Further down the totem pole and Precision has just made a significant investment in gold explorer Solstice Minerals (ASX:SLS), which is trading effectively at cash backing to its $19.5 million market cap after selling a small resource in the WA Goldfields to Kalgoorlie’s major player Northern Star Resources.
Its management team previously led Apollo Consolidated into a $181m takeover by Ramelius Resources.
“They’ve just got that critical mass of equity capital in terms of $15-20 million bucks on the balance sheet, and a team who’ve been there done it before, and lots of tenements that they can get on to and explore without doing a lot of pre-approval work,” Woods said.
In the lithium sector, Woods said it’s all about quality orebodies.

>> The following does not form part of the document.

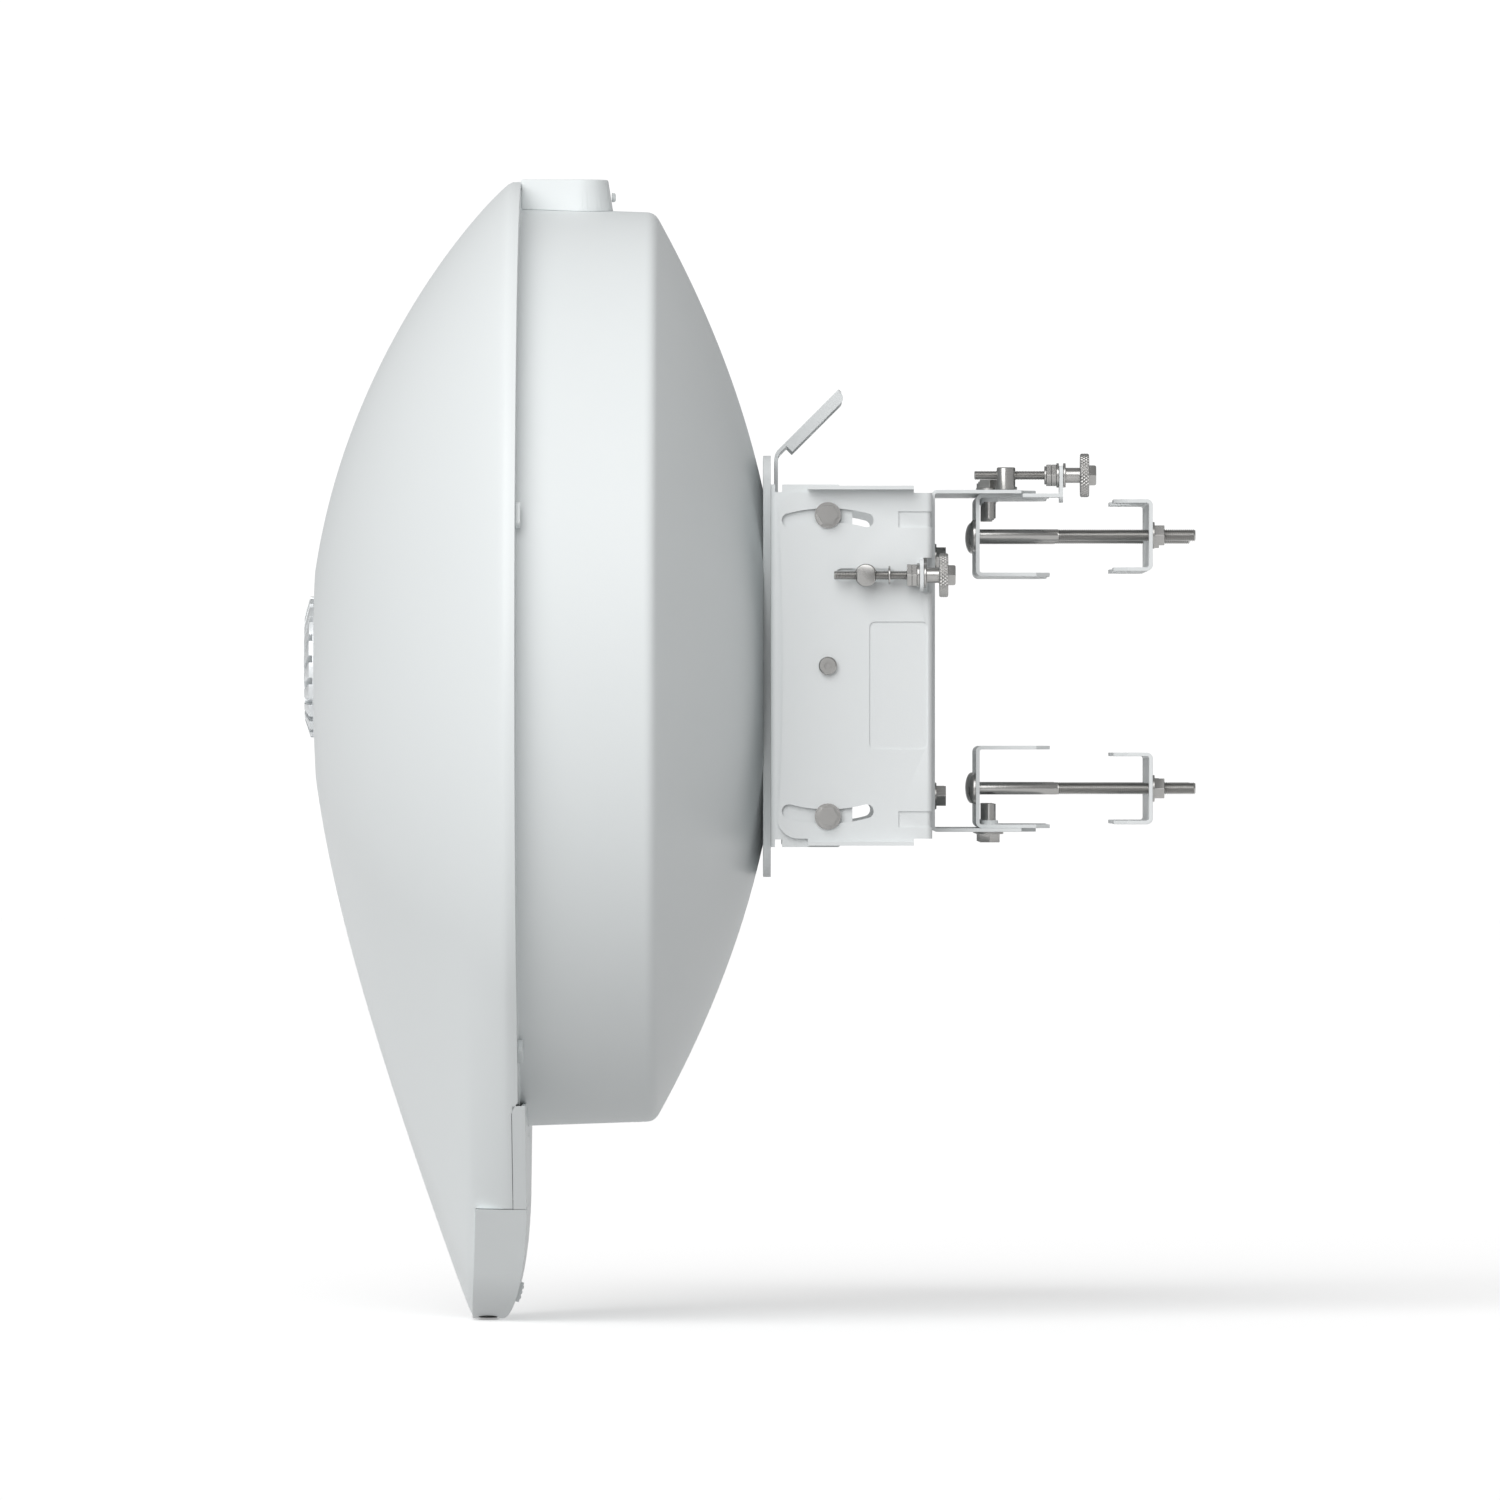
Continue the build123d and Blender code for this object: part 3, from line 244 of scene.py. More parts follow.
def grid_mesh(name, points, wrap=False, keep=None):
    """Quads over an array of points (rows, columns, 3). wrap joins the last column to the first, and
    keep is a mask of the quads to make. Merging the doubles closes rows that have shrunk to a point."""
    rows, columns = points.shape[:2]
    index = np.arange(rows * columns).reshape(rows, columns)
    if wrap:
        index = np.hstack([index, index[:, :1]])
    quads = np.stack([index[:-1, :-1], index[:-1, 1:], index[1:, 1:], index[1:, :-1]], -1)
    quads = quads.reshape(-1, 4) if keep is None else quads[keep]
    mesh = bpy.data.meshes.new(name)
    mesh.from_pydata(points.reshape(-1, 3).tolist(), [], quads.tolist())
    shape = bmesh.new()
    shape.from_mesh(mesh)
    bmesh.ops.remove_doubles(shape, verts=shape.verts, dist=SAME_POINT)
    loose = [v for v in shape.verts if not v.link_faces]
    bmesh.ops.delete(shape, geom=loose, context="VERTS")
    shape.to_mesh(mesh)
    shape.free()
    mesh.update()
    return mesh


def placed(mesh, name, node, sharp=35.0):
    """Make an object of a mesh, on its node's body, in its node's finish and in its place."""
    piece = bpy.data.objects.new(name, mesh)
    bpy.context.scene.collection.objects.link(piece)
    mesh.materials.clear()
    mesh.materials.append(FINISHES[SLOT[node]])
    mesh.shade_smooth()
    mesh.set_sharp_from_angle(angle=math.radians(sharp))
    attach(piece, BODY[node])
    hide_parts(node)
    return piece


def edged(piece, radius, sharp):
    """Round the edges that turn by more than an angle in degrees."""
    bevel = piece.modifiers.new("edge", "BEVEL")
    bevel.width, bevel.segments, bevel.limit_method = radius, 2, "ANGLE"
    bevel.angle_limit, bevel.harden_normals = math.radians(sharp), True
    return piece


def walled(piece, thickness):
    """Give an open surface its wall, grown inward, with closed and rounded edges."""
    wall = piece.modifiers.new("wall", "SOLIDIFY")
    wall.thickness, wall.offset, wall.use_even_offset = thickness, -1.0, True
    return edged(piece, WALL_EDGE, WALL_EDGE_ANGLE)


def points_out(mesh, centre):
    """Share of faces whose normal leads away from a point."""
    normals, middles = np.empty(len(mesh.polygons) * 3), np.empty(len(mesh.polygons) * 3)
    mesh.polygons.foreach_get("normal", normals)
    mesh.polygons.foreach_get("center", middles)
    away = (normals.reshape(-1, 3) * (middles.reshape(-1, 3) - centre)).sum(1)
    return round(float((away > 0).mean()), 3)


print("nodes:", len(SLOT))

# %% [markdown]
# ## The radome
# The real radome is one moulding: a dome over the dish that runs down into the chin with the radio. A
# subdivided box could be pushed into that shape, but its highlights would wobble. Every cross-section is a
# teardrop, a circle of radius R with a small round tip a distance B below the centre, so the shell is a
# function of the angle round it and the depth in front of the rim, and stays smooth at any density.

# %% Cross-sections of the dome
RIM_Y, RIM_RADIUS, BAND, DOME_SPAN, DOME_DEPTH = -369.2, 320.0, 6.6, 134.4, 136.0
DOME_POWER, RADOME_WALL = 1.125, 3.0
CHIN_DROP, TIP_SHARE, CORNER_SOFTNESS, CORNER_WIDTH = 430.0, 0.30, 4.0, 25.0
CHIN_START, CHIN_FALL, LEAST_DROP, SAFE_ANGLE = 1.57, 0.00325, 1.0, 1.4
PORT_TOP, PORT_FRONT_Y, PORT_SLOPE, GAP = -355.0, -397.6, 4.3 / 80, 0.3
CHIN_SEAM_TOP, COVER_FRONT, SINK_HOLE = -286.0, 4.3, 46.8


def dome_radius(depth):
    """R: the rim's radius, times sqrt(1 - t ** DOME_POWER), with t from 0 at the band to 1 at the apex."""
    t = np.clip((depth - BAND) / DOME_SPAN, 0.0, 1.0)
    return RIM_RADIUS * np.sqrt(1.0 - t ** DOME_POWER)


def chin_reach(depth):
    """B: the flat of the chin or the slope of its front, whichever is nearer. Between them the corner is
    soft: half of flat + slope - sqrt(gap ** 2 + soft ** 2)."""
    flat, slope = CHIN_DROP, dome_radius(depth) * (CHIN_START - CHIN_FALL * depth)
    gap = flat - slope
    soft = CORNER_SOFTNESS * np.exp(-(gap / CORNER_WIDTH) ** 2)
    reach = 0.5 * (flat + slope - np.sqrt(gap * gap + soft * soft))
    return np.maximum(reach, dome_radius(depth) + LEAST_DROP)


def tangent_angle(big, drop):
    """Angle where the tangent line meets the circle of radius R: cos of it is (R - tip) / (B - tip)."""
    tip = TIP_SHARE * big
    return np.pi / 2 - np.arcsin((big - tip) / (drop - tip))


def teardrop_radius(angle, depth):
    """Distance from the boresight to the outline; angle is from straight down, 0 to pi. The outline is a
    circle of radius tip, centred drop - tip below, then a tangent line, then the circle of radius R."""
    big, drop = dome_radius(depth), chin_reach(depth)
    tip = TIP_SHARE * big
    centre = drop - tip
    line_end = tangent_angle(big, drop)
    tip_end = np.arctan2(tip * np.sin(line_end), centre + tip * np.cos(line_end))
    under_root = tip ** 2 - (centre * np.sin(angle)) ** 2
    on_tip = centre * np.cos(angle) + np.sqrt(np.clip(under_root, 0, None))
    on_line = big / np.cos(np.clip(angle - line_end, -SAFE_ANGLE, SAFE_ANGLE))
    return np.where(angle < tip_end, on_tip, np.where(angle < line_end, on_line, big))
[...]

“What we’re looking for is proper ore bodies. I think there are some very, very average ore bodies that attracted some very high valuations two years back and that made us wary of the whole space,” he said,
“When you’ve got two or three stocks coming on a week, and dozens of things with billion dollar valuations, we’ve been looking at mining game for 20 something years, and getting a mine up and running and maintaining a billion dollar value is pretty difficult.”
Wildcat Resources (ASX:WC8), which put out some more significant intercepts from the Tabba Tabba project in the Pilbara, is one that has strong credentials.
“They’ve definitely got a very good ore body to start off with, they haven’t put out the resource yet, but the first three to five years there look really, really good,” Woods said.
“The grade’s not as spectacular as some things, but just the consistency and the shape of that ore body and location of it.”
Woods said Wildcat’s big cash pile was also insurance against a prolonged lithium winter.
“Somebody who’s got the cash to go a year or two from now, they’re the sort of things we’re looking at,” he said.